Village and civil parish in Cumbria, England

Catterlen is a small village and civil parish 3 mi north west of Penrith, Cumbria. At the 2001 census the civil parish had a population of 471, increasing to 605 at the 2011 Census.

The village is a linear one with the B5305 road dividing it into two. Junction 41 of the M6 motorway is at Catterlen.

The parish of Catterlen also includes the slightly more populous village of Newton Reigny which was a separate parish from 1866 to 1934, previous to 1866 both villages were part of a larger Newton Reigny Parish.

The large house and former pele tower known as Catterlen Hall is closer to Newton Reigny than Catterlen.

Within the parish is Newton Rigg College, which was part of the Yorkshire-based Askham Bryan College.

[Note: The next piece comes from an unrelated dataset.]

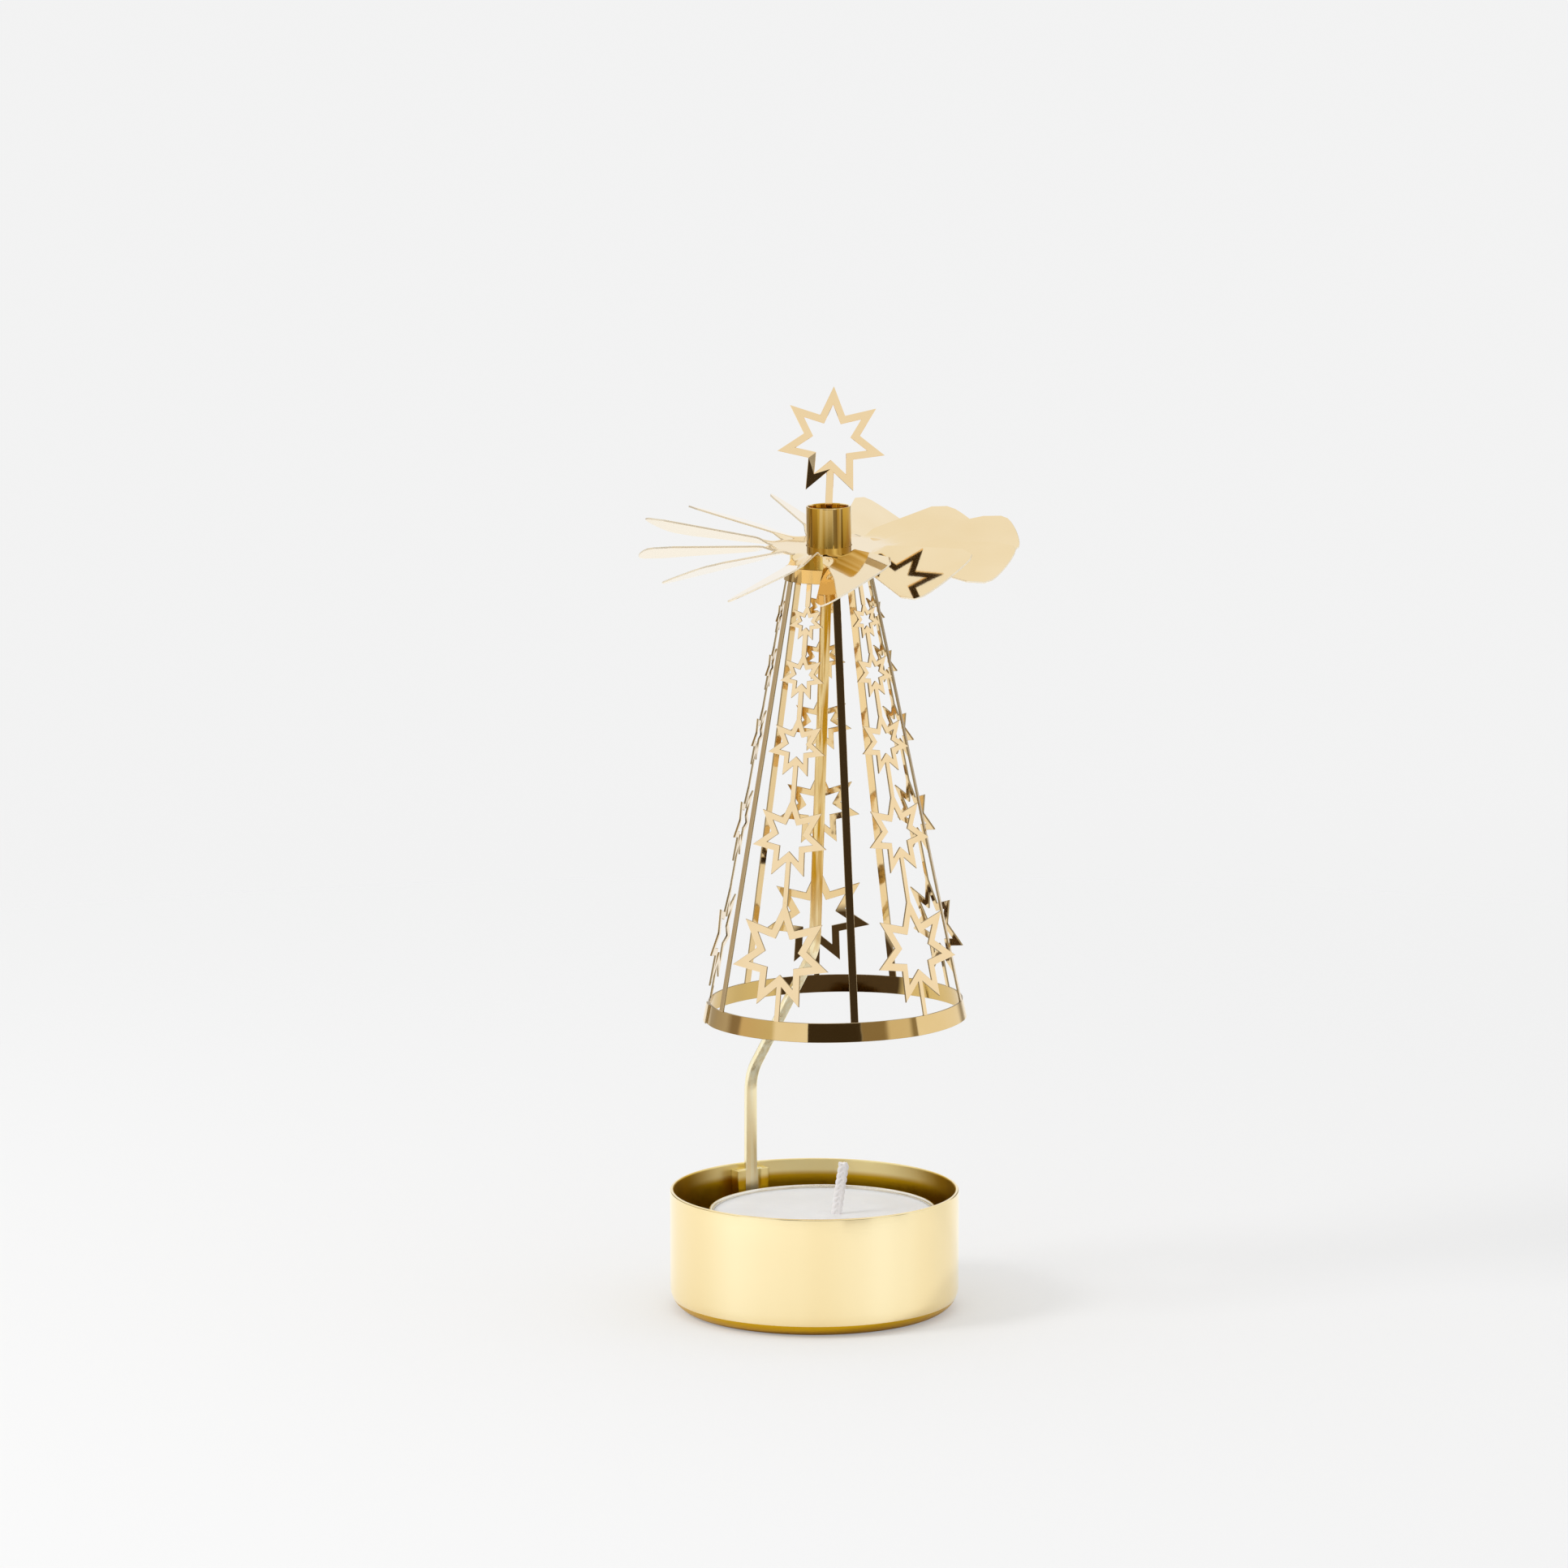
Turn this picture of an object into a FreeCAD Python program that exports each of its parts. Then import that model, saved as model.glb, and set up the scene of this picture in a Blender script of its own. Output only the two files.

Catterlen is within the historic county of Cumberland, but it is not governed by the modern unitary authority of Cumberland, being instead part of the Westmorland and Furness unitary authority area.

==Toponymy==
The name Catterlen is Brittonic in origin. The first part of the name is the element cadeir, meaning "throne, chair" (see Chatterton and Chadderton in Lancashire, and Catterton in North Yorkshire). The second element in the name is lẹ:n, whose Welsh equivalent llwyn means "thicket (of small trees and bushes)".